Established businesses, aspiring entrepreneurs, up-and-coming athletes and even struggling musicians are increasingly creating profiles online and seeking funds from regular individuals to back all sorts of projects.
In countries such as France, the Netherlands and New Zealand, sports fans are contributing money through Sportfunder.com specifically to support athletes in need of cash to pay for training courses, equipment and other costs.
Yomken.com, which is looking to expand throughout the Arab region, links funders to micro-entrepreneurs in Egypt who sell products in the country’s industrial sector.
And music fans from around the world who have visited SellaBand.com, which is based in Germany, have pooled together more than US$4 million to back recording sessions for artists and independent bands who are trying to create new albums.
All told, more than 1.1 million crowdfunding campaigns met their funding goals last year, and a total of 813 platforms already exist or are set to launch, according to data from Massolution, a consultancy.
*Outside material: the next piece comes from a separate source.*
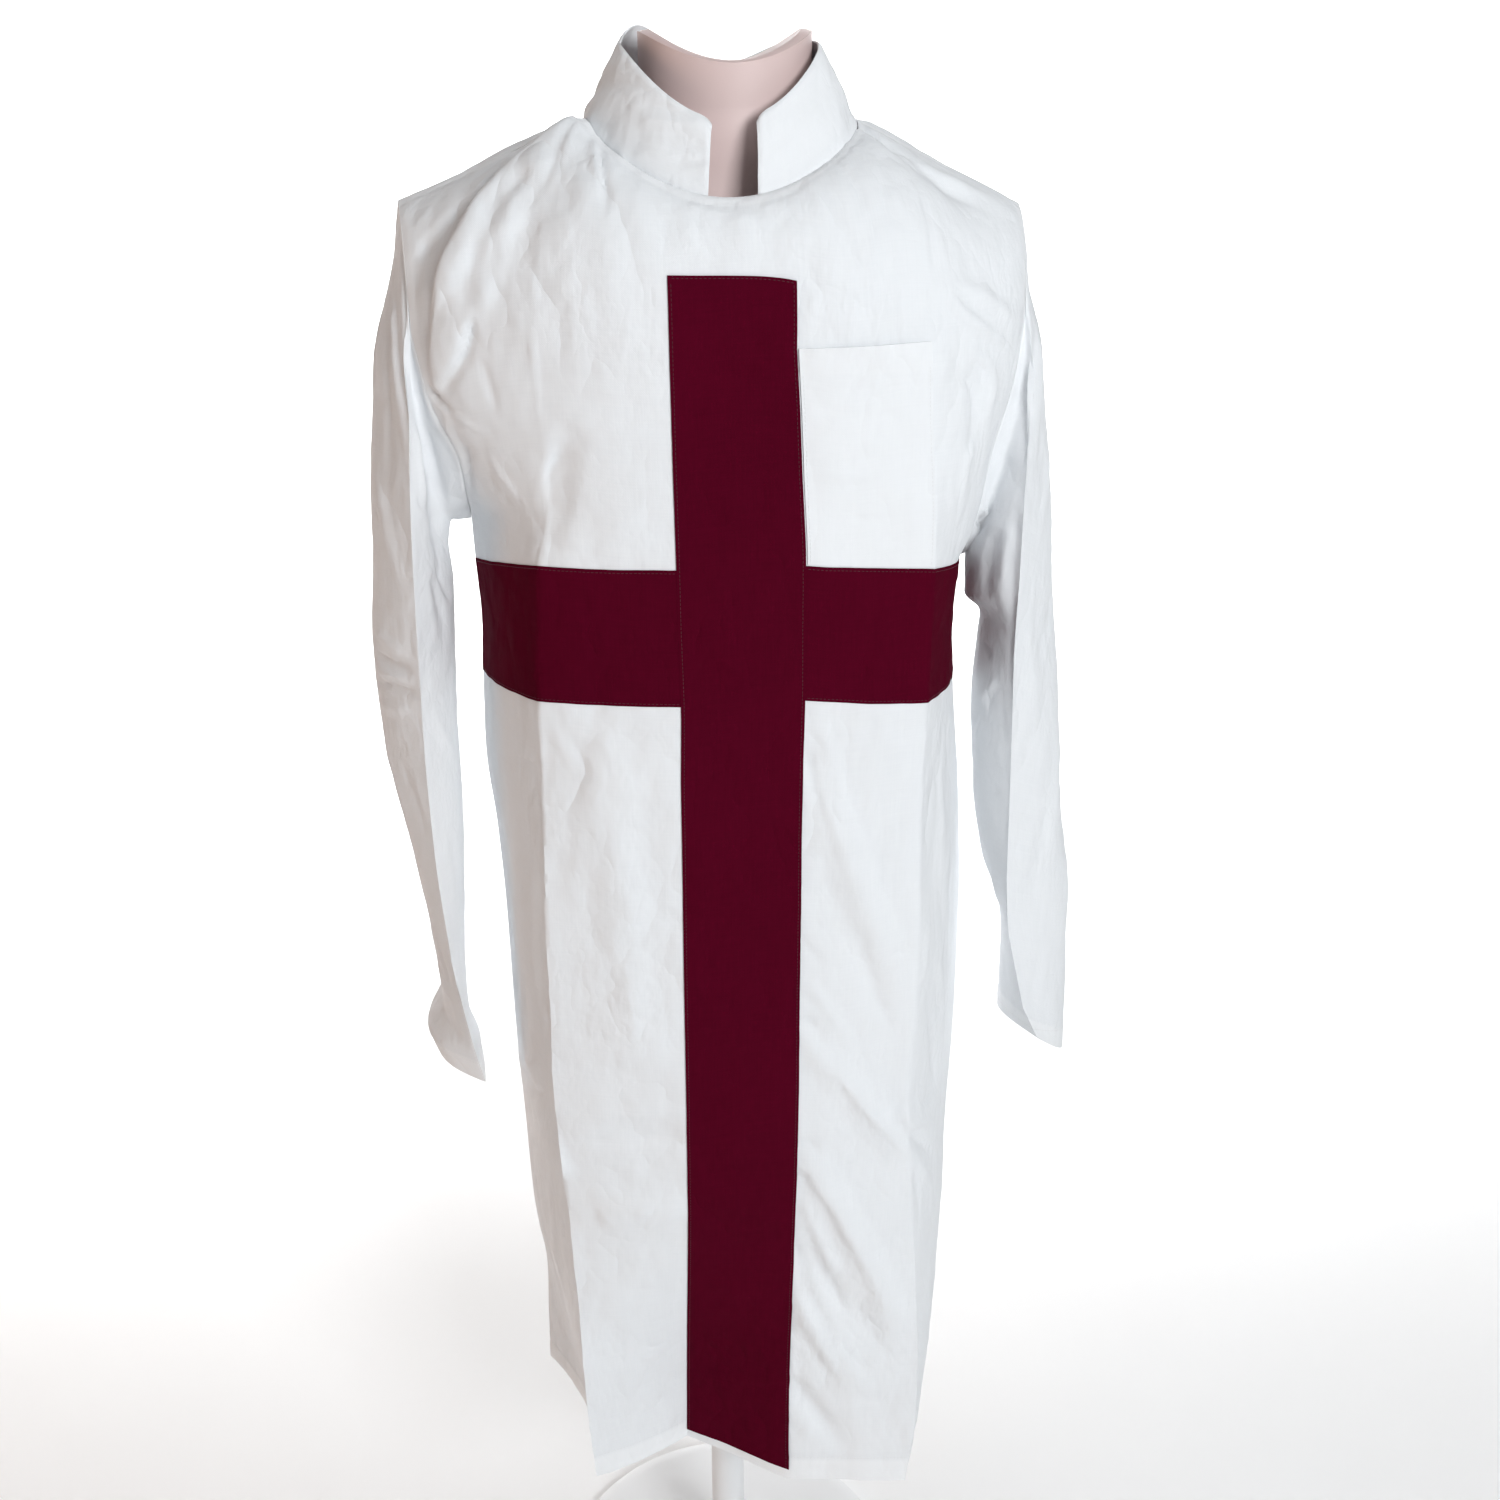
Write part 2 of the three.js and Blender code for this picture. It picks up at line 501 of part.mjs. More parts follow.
// ---- Sleeves
// Armhole loop from the shoulder tip down the front, under the arm and up the back.
function armholeLoop(side) {
  const first = rowOf(side < 0 ? UNDERARM_L : UNDERARM_R);
  const rows = ROWS.filter((r) => r >= first);
  const lastFront = FRONT_CELLS.length;
  const lastBack = BACK_CELLS.length;
  const left = side < 0;
  const frontEdge = rows.map((r) => panelPoint('front', left ? 0 : lastFront, r));
  const backEdge = rows.map((r) => panelPoint('back', left ? lastBack : 0, r));
  return [...frontEdge.reverse(), ...backEdge.slice(1, -1)];
}
function sleeveRing(table, z, count) {
  const c = (key) => column(table, key, z);
  const front = V(c('fx'), c('fy'), z + c('fz'));
  const inner = V(c('ix'), c('iy'), z + c('iz'));
  const back = V(c('bx'), c('by'), z + c('bz'));
  const outer = V(c('ox'), c('oy'), z + c('oz'));
  const centre = front.clone().add(back).multiplyScalar(0.5);
  const quarters = [[outer, front], [inner, front], [inner, back], [outer, back]];
  const ring = [];
  for (let k = 0; k < count; k += 1) {
    const q = 4 * k / count;
    const which = Math.floor(q);
    const [side, tip] = quarters[which];
    const t = which % 2 === 0 ? q - which : 1 - (q - which);
    const p = centre.clone();
    p.addScaledVector(tip.clone().sub(centre), t);
    p.addScaledVector(side.clone().sub(centre), Math.cos(0.5 * Math.PI * t));
    ring.push(p);
  }
  return ring;
}
function sleeve(table, side) {
  const loop = armholeLoop(side).map((p) => p.add(V(side * SLEEVE_SEAM, 0, 0)));
  const count = loop.length;
  const rings = [sleeveRing(table, table[0].z, count), sleeveRing(table, table[1].z, count)];
  for (let i = 0; i <= SLEEVE_STEPS; i += 1) {
    rings.push(sleeveRing(table, mix(table[2].z, table[table.length - 1].z, i / SLEEVE_STEPS), count));
  }
  const lastRing = rings[rings.length - 1];
  rings.push(loop.map((p, k) => {
    const cap = Math.max(0, Math.cos(2 * Math.PI * k / count));
    return p.clone().lerp(lastRing[k], HEAD_SHARE).add(V(side * (CROWN - CAP_DIP * cap), 0, 0));
  }));
  rings.push(loop);
  const ordered = side < 0 ? rings : rings.map((ring) => [ring[0], ...ring.slice(1).reverse()]);
  const last = ordered.length - 1;
  const rows = ordered.map((ring, i) => ring.map((p, j) => {
    const a = ring[(j + count - 1) % count];
    const b = ring[(j + 1) % count];
    const c = ordered[Math.max(0, i - 1)][j];
    const d = ordered[Math.min(last, i + 1)][j];
    const n = b.clone().sub(a).cross(d.clone().sub(c)).normalize();
    return { o: p.clone(), i: p.clone().addScaledVector(n, -CLOTH) };
  }));
  return wall(rows, true);
}

// ---- Collar: a stand of its own, open in a notch at the front
const COLLAR_ROWS = [0, 0.35, 0.7, 1];
const NOTCH_TOP_ANGLE = 0.265;
const COLLAR_TOP = { frontY: -75, frontZ: 1428, sideLx: -67, sideRx: 69, sideY: -2, sideZ: 1470,
  backY: 68, backZ: 1449, swellL: 18, swellR: 6 };
function collarTop(angle) {
  const x = Math.sin(angle);
  const frontward = Math.cos(angle) > 0;
  const side = x < 0 ? COLLAR_TOP.sideLx : COLLAR_TOP.sideRx;
  const k = Math.abs(Math.cos(angle));
  const y = frontward ? COLLAR_TOP.frontY : COLLAR_TOP.backY;
  const z = frontward ? COLLAR_TOP.frontZ : COLLAR_TOP.backZ;
  const swell = frontward ? 0 : (x < 0 ? COLLAR_TOP.swellL : COLLAR_TOP.swellR) * Math.sin(2 * angle) ** 2;
  return V(side * Math.abs(x), COLLAR_TOP.sideY + (y - COLLAR_TOP.sideY) * k,
    z + (COLLAR_TOP.sideZ - z) * x * x + swell);
}
function collar() {
  const start = Math.asin(NOTCH_RIGHT / NECK_R.x);
  const end = Math.asin(NOTCH_LEFT / -NECK_L.x);
  const frontAngles = between(FRONT_U, 1, 4).map((u) => {
    const k = Math.min(3, Math.floor(u));
    return mix(FRONT_NECK[k - 1], FRONT_NECK[k], u - k);
  });
  const backAngles = between(BACK_U, 1, 2).map((u) => mix(BACK_NECK[0], BACK_NECK[1], u - 1));
  const angles = [start, ...frontAngles.filter((a) => a > start + COLLAR_STEP), ...backAngles.slice(1, -1),
    ...frontAngles.filter((a) => a < end - COLLAR_STEP).map((a) => a + 2 * Math.PI), end + 2 * Math.PI];
  const last = angles.length - 1;
  const rows = COLLAR_ROWS.map((s) => {
    const row = [];
    angles.forEach((angle, k) => {
      const low = neckline(angle);
      const high = collarTop(k === 0 ? NOTCH_TOP_ANGLE : angle);
      const corner = (k === 0 || k === last) && s === 1 ? COLLAR_CORNER : 0;
      const p = low.clone().lerp(high, s);
      p.z += COLLAR_CLEAR - corner;
      const inward = V(-Math.sin(angle), Math.cos(angle), 0);
      p.addScaledVector(inward, -COLLAR_BOW * Math.sin(Math.PI * s));
      row.push({ o: p, i: p.clone().addScaledVector(inward, COLLAR_WALL) });
    });
    return row;
  });
  return wall(rows, false);
}

// ---- Dress form: torso and neck in one, with a scooped top
function formGeometry() {
  const rings = FORM.map((row) => {
    const share = clamp01((row.z - LEAN_Z) / (NECK_FOOT_Z - LEAN_Z));
    return { z: row.z, w: row.halfW, d: row.halfD, x: NECK_X * share * share, y: mix(TORSO_Y, NECK_Y, share) };
  });
  rings.push({ z: NECK_TOP_Z - NECK_EDGE, w: NECK_HALF_W, d: NECK_HALF_D, x: NECK_X, y: NECK_Y });
  rings.push({ z: NECK_TOP_Z, w: NECK_HALF_W, d: NECK_HALF_D, x: NECK_X, y: NECK_Y, scoop: true });
  const verts = [];
  const ids = rings.map((ring) => {
    const row = [];
    for (let k = 0; k < FORM_SIDES; k += 1) {
      const a = 2 * Math.PI * k / FORM_SIDES;
      const power = mix(TORSO_POWER, 1, clamp01((ring.z - ROUND_Z) / ROUND_OVER));
      const cx = Math.sign(Math.cos(a)) * Math.abs(Math.cos(a)) ** power;
      const cy = Math.sign(Math.sin(a)) * Math.abs(Math.sin(a)) ** power;
      const lift = ring.scoop ? NECK_SCOOP * cx * cx - NECK_TILT * 0.5 * (1 + cy) : 0;
      row.push(verts.push(V(ring.x + ring.w * cx, ring.y + ring.d * cy, ring.z + lift)) - 1);
    }
    return row;
  });
  const tris = [];
  for (let i = 0; i < ids.length - 1; i += 1) {
    for (let k = 0; k < FORM_SIDES; k += 1) {
      const j = (k + 1) % FORM_SIDES;
      tris.push(ids[i][k], ids[i][j], ids[i + 1][j], ids[i][k], ids[i + 1][j], ids[i + 1][k]);
    }
  }
  // The scooped top runs in strips from the front rim to the back rim.
  const top = ids[ids.length - 1];
  const half = FORM_SIDES / 2;
  for (let k = 0; k < half; k += 1) {
    const a = top[k];
    const b = top[k + 1];
    const c = top[(FORM_SIDES - k - 1) % FORM_SIDES];
    const d = top[(FORM_SIDES - k) % FORM_SIDES];
    if (k > 0) {
      tris.push(a, b, d);
    }
    if (k < half - 1) {
      tris.push(b, c, d);
    }
  }
  const foot = verts.push(V(0, TORSO_Y, FORM[0].z)) - 1;
  for (let k = 0; k < FORM_SIDES; k += 1) {
    tris.push(foot, ids[0][(k + 1) % FORM_SIDES], ids[0][k]);
  }
  const geometry = new THREE.BufferGeometry();
  geometry.setAttribute('position', new THREE.Float32BufferAttribute(verts.flatMap((p) => [p.x, p.y, p.z]), 3));
  geometry.setIndex(tris);
  geometry.computeVertexNormals();
  return geometry;
}

// ---- Stand
function turned(profile) {
  const points = profile.map(([r, z]) => new THREE.Vector2(r, z));
  return new THREE.LatheGeometry(points, 40).rotateX(Math.PI / 2);
}

const group = new THREE.Group();
function add(name, geometry, colour, roughness, metalness) {
  const mesh = new THREE.Mesh(geometry, new THREE.MeshStandardMaterial({ color: colour, roughness, metalness }));
  mesh.name = name;
  group.add(mesh);
}

const WHITE = 0xe6eaee;
const WHITE_SLEEVE = 0xdde2e8;
const MAROON = 0x4f0a1e;
const FORM_PINK = 0xc9a8a6;
const STAND_WHITE = 0xe8e9ea;

const stripRows = ROWS.filter((r) => r >= rowOf(STRIP_FOOT_Z) && r <= STRIP_TOP_ROW);
const armRows = ROWS.filter((r) => r >= rowOf(ARM_LOW_Z) && r <= rowOf(ARM_HIGH_Z));
const pocketFoot = rowOf(ARM_HIGH_Z) + (POCKET_LOW_Z - ARM_HIGH_Z) / (POCKET_ROW_Z - ARM_HIGH_Z);
const pocketRows = [pocketFoot, ...ROWS.filter((r) => r > pocketFoot && r <= rowOf(CHEST_Z))];
// The upright ends in a nearly straight edge, lower at its two corners than the curved row.
const CORNER_DROP = { right: 0.16, left: 0.3 };
const uprightDrop = (u) => mix(CORNER_DROP.right, CORNER_DROP.left, u - 2) * (2 * (u - 2) - 1) ** 2;
const EDGE = 0.012;           // share of a station left free beside the upright
const leftArmU = [...between(FRONT_U, 0, 2 - EDGE), 2 - EDGE];
const rightArmU = [3 + EDGE, ...between(FRONT_U, 3 + EDGE, 5)];
const pocketU = [3 + EDGE, ...between(FRONT_U, 3 + EDGE, 4 - EDGE), 4 - EDGE];

add('front', sheetOn('front', FRONT_U, ROWS, -CLOTH, 0), WHITE, 0.85, 0);
add('back', sheetOn('back', BACK_U, ROWS, -CLOTH, 0), WHITE, 0.85, 0);
add('sleeve_right', sleeve(SLEEVE_RIGHT, -1), WHITE_SLEEVE, 0.85, 0);
add('sleeve_left', sleeve(SLEEVE_LEFT, 1), WHITE_SLEEVE, 0.85, 0);
add('collar', collar(), WHITE, 0.8, 0);
add('cross_upright', sheetOn('front', between(FRONT_U, 2, 3), stripRows, LIFT, LIFT + STRIP, uprightDrop),
  MAROON, 0.9, 0);
add('cross_arm_right', sheetOn('front', leftArmU, armRows, LIFT, LIFT + STRIP), MAROON, 0.9, 0);
add('cross_arm_left', sheetOn('front', rightArmU, armRows, LIFT, LIFT + STRIP), MAROON, 0.9, 0);
add('pocket', sheetOn('front', pocketU, pocketRows, LIFT, LIFT + STRIP), WHITE, 0.85, 0);
add('dress_form', formGeometry(), FORM_PINK, 0.6, 0);
add('stand_pole', turned([[0, HUB_TOP_Z], [POLE_R, HUB_TOP_Z], [POLE_R, FORM[0].z - LIFT], [0, FORM[0].z - LIFT]]),
  STAND_WHITE, 0.4, 0);
const BASE_PROFILE = [
  [0, 0],
  [BASE_R, 0],
  [BASE_R, BASE_H / 2],
  [BASE_R - BASE_EDGE, BASE_H],
  [HUB_R + BASE_EDGE, BASE_H + HUB_EDGE],
  [HUB_R, BASE_H + HUB_FOOT],
  [HUB_R, HUB_TOP_Z - HUB_EDGE],
  [HUB_R - HUB_EDGE, HUB_TOP_Z - LIFT],
  [0, HUB_TOP_Z - LIFT],
];
add('stand_base', turned(BASE_PROFILE), STAND_WHITE, 0.4, 0);

export default group;
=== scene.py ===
"""A cotton tunic with a cross sewn on its front, worn by a limbless dress form.

Lengths in the tables are millimetres in the shared frame; meshes are made in metres.
"""

import math

import bpy
import numpy as np
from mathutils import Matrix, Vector


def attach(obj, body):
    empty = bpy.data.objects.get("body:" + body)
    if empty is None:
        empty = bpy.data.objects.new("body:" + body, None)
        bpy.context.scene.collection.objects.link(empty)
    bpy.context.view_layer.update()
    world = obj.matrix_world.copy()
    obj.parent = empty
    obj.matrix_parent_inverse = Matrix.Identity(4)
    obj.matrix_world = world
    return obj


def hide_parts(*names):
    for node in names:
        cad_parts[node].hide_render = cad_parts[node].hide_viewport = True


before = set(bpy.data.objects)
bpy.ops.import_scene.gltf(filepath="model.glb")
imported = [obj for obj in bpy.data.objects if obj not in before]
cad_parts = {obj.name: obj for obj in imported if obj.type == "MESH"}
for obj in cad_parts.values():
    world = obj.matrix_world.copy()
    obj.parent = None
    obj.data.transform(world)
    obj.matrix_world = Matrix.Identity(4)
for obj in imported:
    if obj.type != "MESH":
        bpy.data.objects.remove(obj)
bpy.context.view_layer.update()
MM = 0.001
QUARTER = math.pi / 2

# ---- Cloth
CLOTH = 0.7                # wall of one layer
HEM_EXTRA = 0.5            # added where the hem is turned up
COLLAR_WALL = 1.9
STRIP = 0.6
SEAM = 0.25                # air left between front and back at the side seams
HEM_DEPTH = 22.0
TOP_ALLOWANCE = 11.0       # seam allowances that lie behind the cloth, from its edges
SIDE_ALLOWANCE = 9.0
SIDE_STITCH = 4.0
SIDE_FADE = 11             # creases fade out over the last 11th of a station at the sides
FOLD_FADE = 5              # and broad folds over the last 5th

# ---- Heights
ARM_LOW_Z, ARM_HIGH_Z = 1035, 1138
ARMPIT_Z, CHEST_Z = 1165, 1290
LOW_ROWS = [270, 280, *range(300, 650, 35), *range(650, 930, 40), *range(930, ARM_LOW_Z, 35),
            *range(ARM_LOW_Z, ARM_HIGH_Z, 26), ARM_HIGH_Z, *range(ARMPIT_Z, CHEST_Z + 1, 25)]
YOKE_STEPS = [0, 0.17, 0.345, 0.5, 0.64, 0.77, 0.89, 1]
YOKE_SPACING = 22          # rough distance between the rows above the chest
TOP_LOW = len(LOW_ROWS) - 1
LAST_ROW = TOP_LOW + len(YOKE_STEPS) - 1

# ---- Neck and shoulders
TIP_L, TIP_R = (-223, 4, 1368), (217, 4, 1359)
NECK_L, NECK_R = (-94, -6, 1420), (96, -6, 1418)
NECK_FRONT, NECK_BACK = (-94, 1381), (80, 1406)
NOTCH_LEFT, NOTCH_RIGHT = -16, 17


def table(head, text):
    """Columns by name from lines of numbers."""
    rows = np.array([[float(v) for v in line.split()] for line in text.strip().splitlines()])
    return {name: rows[:, i] for i, name in enumerate(head.split())}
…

“As the market begins to reach another level of maturity many of the new portals and pre-launch portals are focusing on specific niches,” says Carl Esposti, the chief executive of Massolution.
“We’re seeing federal departments looking at [crowdfunding] as a potentially interesting vehicle for monetizing government assets and intellectual property, and extending the reach of public sector grant money,” he adds. “We’re also seeing very large financial institutions and international banks looking at it as a possibility at a country or national level to sit next to venture capital and microfinance for small to medium-sized businesses.”
The growth rate of the money generated through online platforms that facilitate this kind of funding has accelerated in recent years, increasing 81 per cent, to $2.7 billion, in 2012 compared with a year earlier, according to Massolution.
This year, the industry is forecasted to generate $5.1bn in funds.
Sites headquartered in the United States, including Kickstarter.com and Indiegogo.com, have driven the market’s growth globally.
According to data from IBISWorld, a market research firm, about 95 per cent of the money that goes toward projects around the world originate from platforms based in the United States.
“North America is still the dominant player and driving the global growth of this market,” says Doug Kelly, a financial services industry analyst for IBISWorld.
Analysts and technology experts expect more individuals and enterprises to turn to crowdfunding platforms with pleas to the public, in part, because banks and other traditional institutions have kept tight caps on how much money they are lending to smaller players.